Reproduce every entry exactly as shown.
--- Start of Extracted material ---
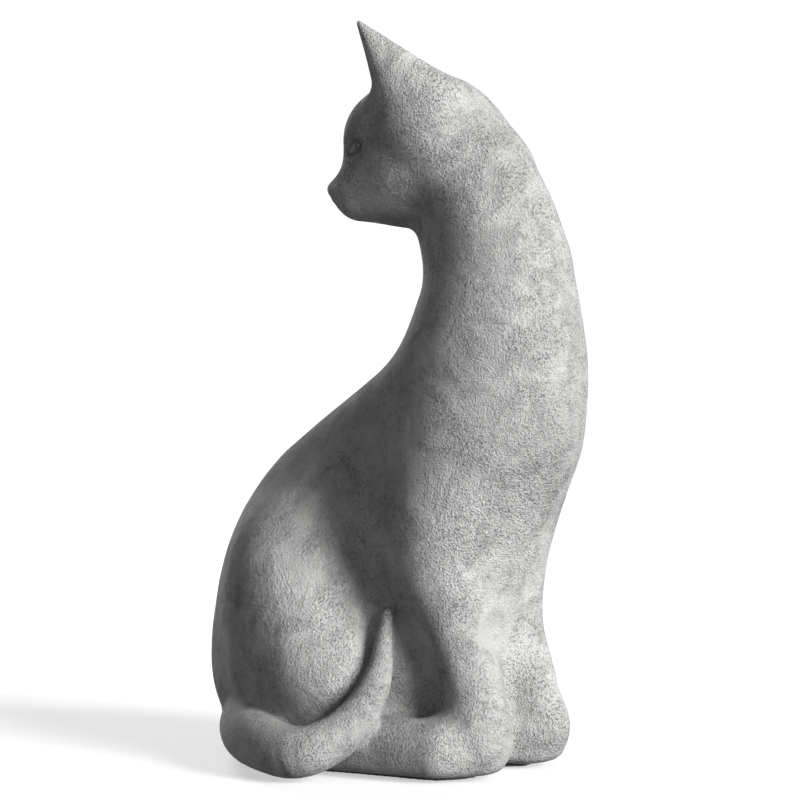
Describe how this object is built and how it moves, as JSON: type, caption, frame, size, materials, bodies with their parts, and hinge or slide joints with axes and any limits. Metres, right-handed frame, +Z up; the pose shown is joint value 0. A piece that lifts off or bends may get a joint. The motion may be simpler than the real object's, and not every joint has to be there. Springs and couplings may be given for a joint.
{
  "type": "seated cat figurine",
  "caption": "Seated cat figurine, hollow matte stoneware, head turned back over the shoulder, tail curled round the haunch, standing on a felt-covered foot.",
  "frame": {"origin": "on the underside of the felt, where the figure rests, on the mid-plane of the body and near the middle of the foot", "axes": "+Z up, -Y the way the chest faces, +X the cat's left side; the head is turned back to the cat's right, towards -X and +Y"},
  "size_m": [0.1359, 0.177, 0.293],
  "materials": {
    "stoneware": "matte, grainy, unglazed grey",
    "raw_stoneware": "matte, wiped smooth, unglazed grey",
    "felt": "matte felt"
  },
  "bodies": {
    "root": {"body_shell": "stoneware", "head_shell": "stoneware", "ear_left": "stoneware", "ear_right": "stoneware", "tail": "stoneware", "base_plate": "raw_stoneware", "felt_base": "felt"}
  },
  "joints": []
}
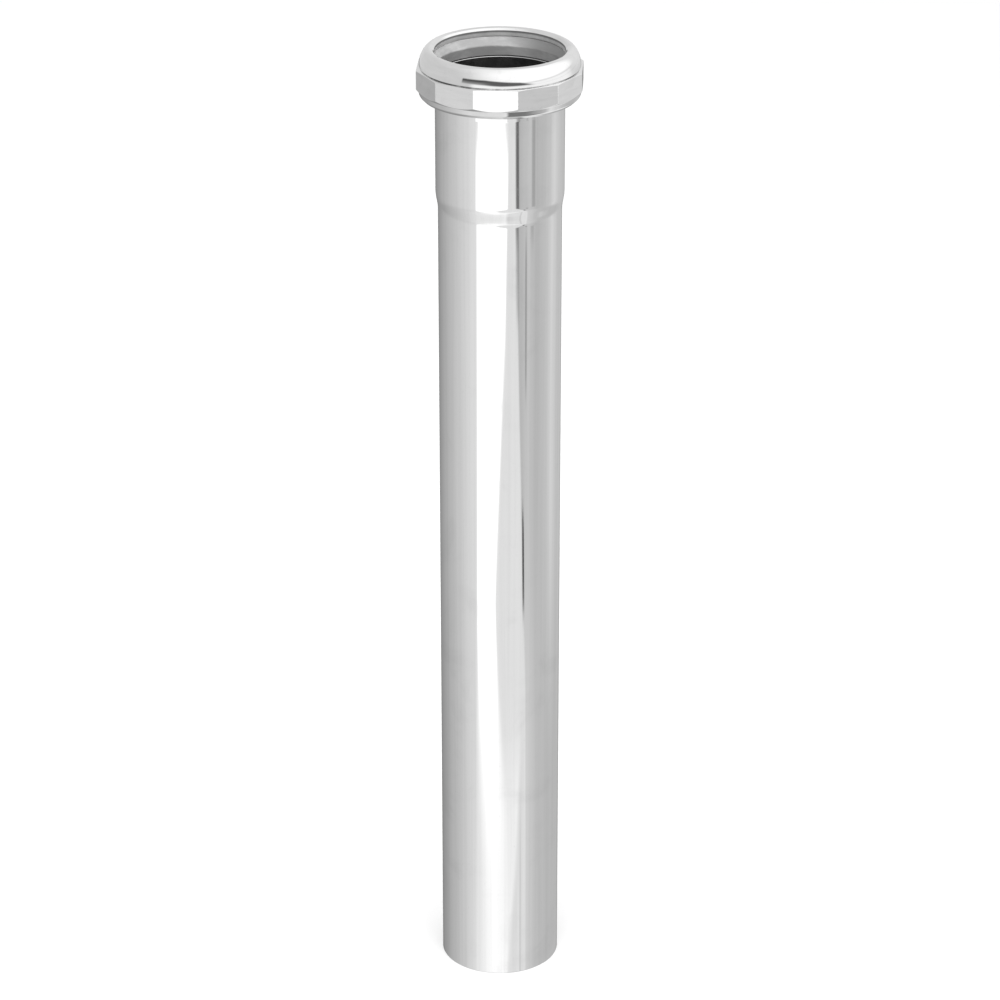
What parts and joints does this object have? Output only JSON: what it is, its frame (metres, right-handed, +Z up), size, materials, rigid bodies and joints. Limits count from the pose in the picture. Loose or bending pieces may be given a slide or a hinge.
--- End of Extracted material ---
Response to the task:
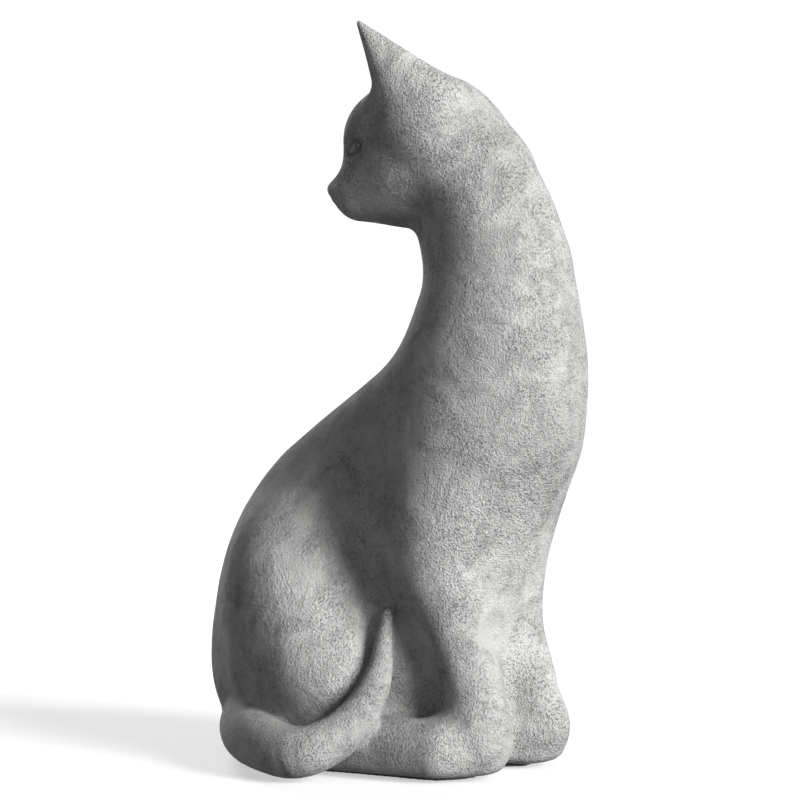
Describe how this object is built and how it moves, as JSON: type, caption, frame, size, materials, bodies with their parts, and hinge or slide joints with axes and any limits. Metres, right-handed frame, +Z up; the pose shown is joint value 0. A piece that lifts off or bends may get a joint. The motion may be simpler than the real object's, and not every joint has to be there. Springs and couplings may be given for a joint.
{
  "type": "seated cat figurine",
  "caption": "Seated cat figurine, hollow matte stoneware, head turned back over the shoulder, tail curled round the haunch, standing on a felt-covered foot.",
  "frame": {"origin": "on the underside of the felt, where the figure rests, on the mid-plane of the body and near the middle of the foot", "axes": "+Z up, -Y the way the chest faces, +X the cat's left side; the head is turned back to the cat's right, towards -X and +Y"},
  "size_m": [0.1359, 0.177, 0.293],
  "materials": {
    "stoneware": "matte, grainy, unglazed grey",
    "raw_stoneware": "matte, wiped smooth, unglazed grey",
    "felt": "matte felt"
  },
  "bodies": {
    "root": {"body_shell": "stoneware", "head_shell": "stoneware", "ear_left": "stoneware", "ear_right": "stoneware", "tail": "stoneware", "base_plate": "raw_stoneware", "felt_base": "felt"}
  },
  "joints": []
}
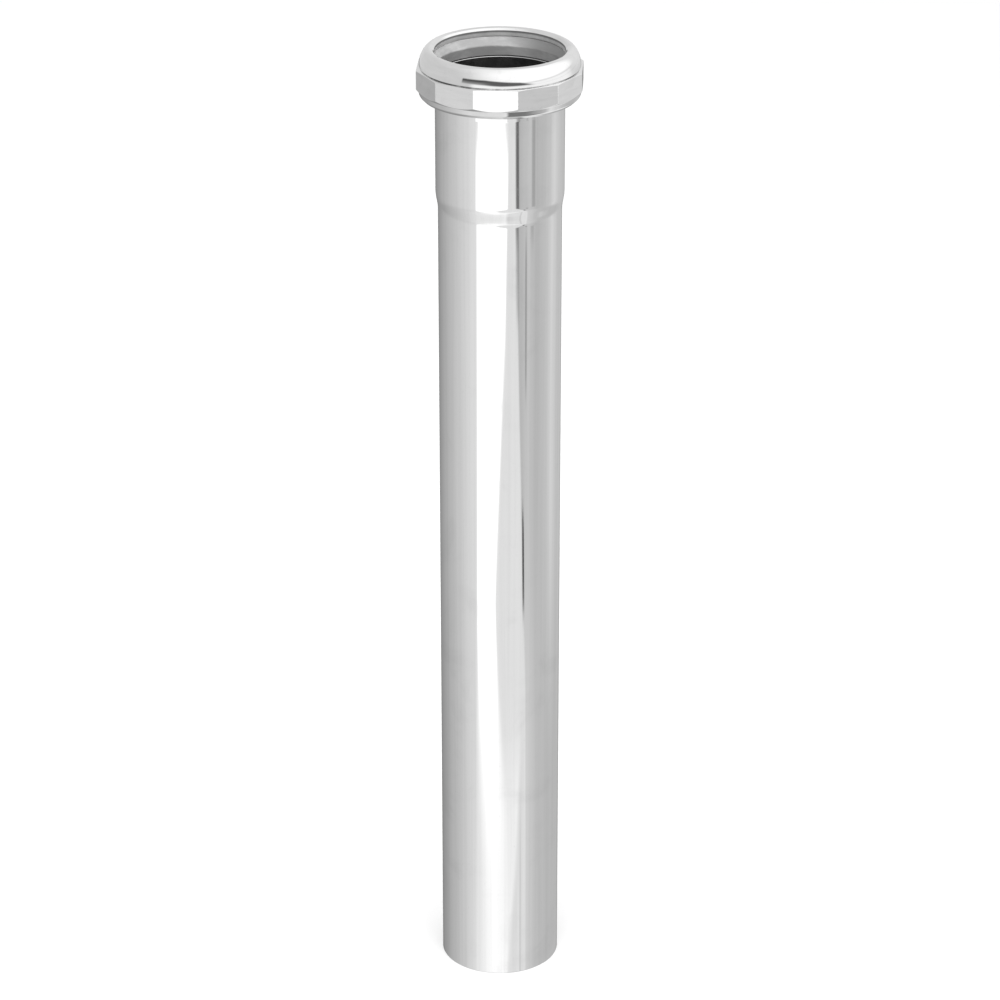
What parts and joints does this object have? Output only JSON: what it is, its frame (metres, right-handed, +Z up), size, materials, rigid bodies and joints. Limits count from the pose in the picture. Loose or bending pieces may be given a slide or a hinge.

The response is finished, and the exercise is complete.